The daughter saw it the other night, and had something insightful to say.

He should have focused on bringing Tolkein’s story to life, which he could have done soooo well but instead he focused on raking in millions and making a blockbuster trilogy. There’s a reason the hobbit is a short adventury story and LOTR is an epic trilogy.

What else is wrong? The jokes are stodgy and flat. The 3D is dreadful. At it’s best it’s got the look of a diorama, with flat cut-out figures moving across a painted backdrop. New Zealand has never looked so fake.

There’s a comment by Bilbo near the beginning of LOTR that’s an ironic truth. It goes something like, he feels like he’s a piece of butter that’s been spread too thin. That’s the story here. A good, taut three-hour adventure movie that could have been compelling has been spread into a nine-hour (presumably) slogfest where you can’t remember what’s happening to who.

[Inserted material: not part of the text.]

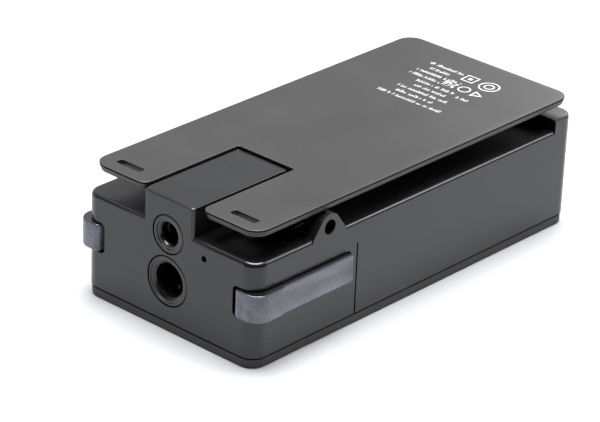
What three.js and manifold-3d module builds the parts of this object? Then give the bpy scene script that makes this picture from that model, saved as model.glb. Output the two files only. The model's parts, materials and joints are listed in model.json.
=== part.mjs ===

Peter Jackson needs someone to tell him, “no.” Someone to tell him, “just because you can do something doesn’t mean you should.” That less is more. That storytelling is what it’s all about, not special effects and chase scenes. And certainly not merchandising.

My dear hope is that some time in the future he’ll take this mountain of footage and recut it into that one three-hour movie. Get rid of the diversions, the characters that go nowhere, the fighting mountains, and go back to what the original movies did best: tell the story of a journey.

But that day is far off, if it happens at all. It’s very sad.